Tsuda Sogyu (津田宗及)
Sogyu TSUDA (year of birth unknown - June 11, 1591) was a merchant of Sakai City and a chajin (master of the tea ceremony) who lived during the Azuchi-Momoyama period.
He was also referred to as 'Sogyu TENNOJIYA.'
Along with SEN no Rikyu and Sokyu IMAI, he was referred to as the 'three great masters of tea ceremony.'
His real name was Sukegoro, and the names he called himself were Tenshin and Yukosai.
He was born as a child of Tennojiya's Sotatsu TSUDA (1504 - 1566) who was a wealthy merchant of Sakaiminami-sho Region. He learned Sado (Japanese tea ceremony) from his father who was a disciple of Soga, the child of Joo TAKENO who was a chajin. He learned Zen from Soto DAIRIN who was a chief priest of Daitoku-ji Temple, and he was later given the name, Tenshin.
The Tennojiya, which took up residence in Oshoji in Sakai, was also known in Sakai as a powerful merchant. By the Eiroku era, Sogyu interacted with Tango SHIMOTSUMA family of Ishiyama Hongan-ji Temple, and next to them, he relied on Masayasu MIYOSHI who had influence over Sakai, but he gradually became closer to Nobunaga ODA who had been extending influence. In November of 1572, he participated in the tea ceremony hosted by Nobunaga at Kyoto Myokaku-ji Temple (Kyoto City) and was received as a guest. On February 3, 1573, he was especially approved to have the honor of seeing rare utensils of Nobunaga at the Gifu-jo Castle, and had come to a point where he was warmly received by Nobunaga. When Nobunaga visited Sakai in 1578, he received a visit to his house from Nobunaga, and was taken into Nobunaga's confidence.
He participated in tea ceremonies by Mitsuhide AKECHI, but when he won trust from Hideyoshi TOYOTOMI who later seized real power, he was counted among one of Chanoyusha Hachinin-shu (eight tea persons), and along with Sokyu IMAI and SEN no Rikyu, he was given a chigyo (salary paid by land) of 3,000 koku.
On October 1, 1587, he also performed tea ceremony with Sokyu and Rikyu at the Great Tea Gathering (the Great Kitano Tea Gathering) which was held by Hideyoshi TOYOTOMI at Kitano Tenman-gu Shrine to commemorate the subjugation of Kyushu and the erection of Jurakudai.

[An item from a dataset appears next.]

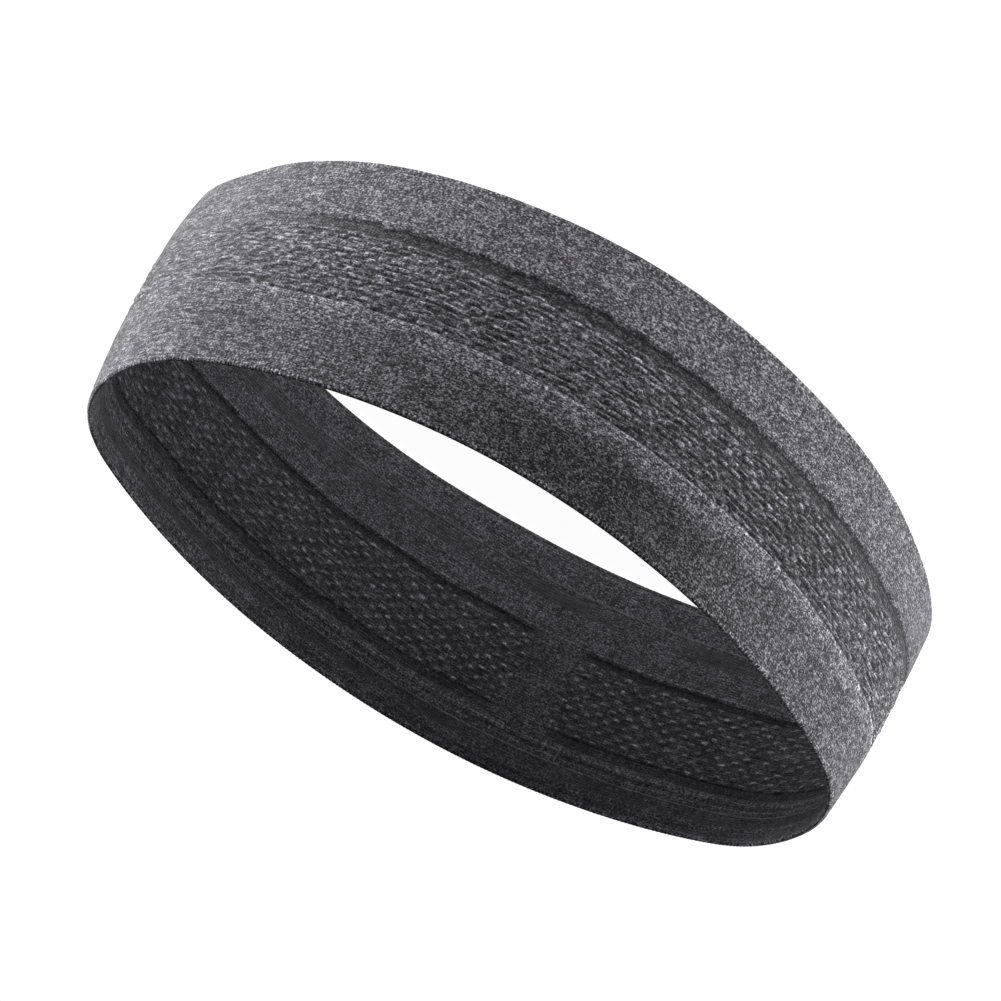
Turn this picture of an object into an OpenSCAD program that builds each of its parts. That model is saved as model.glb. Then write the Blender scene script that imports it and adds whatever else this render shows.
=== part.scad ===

He wrote "Sokyu chanoyu nikki hoka kaiki" (Tea-Gathering diary and record) (1454 - 1587) and "Sokyu chanoyu nikki ji kaiki" (Tea-Gathering diary and record) (1565 - 1587) as records of tea ceremonies (Chanoyu Nikki [tea diary]), and Dogu haiken ki (record of looking at tools for tea ceremony). Along with records written by Sotatsu and Sobon of Tenoojiya, they were referred to as "Tennojiya-kaiki" (a record of the tea ceremony at Tennojiya), and they have become historical documents that tell the relations and incidents of the warlords of those times.
His children were Sokyu and Sobon TSUDA who wrote "Tennojiya-kaiki" and Sogan KOGETSU who was the 156th generation of Daitoku-ji Temple and the founder of Ryuko-in Temple. His daughter, Eikun, who was the younger sister of Sogan, married Unya NAKARAI, who practiced medicine in Sakai and was a member of Nakarai family known for being the court physicians.
His grave is at Nanshu-ji Temple in Sakai City.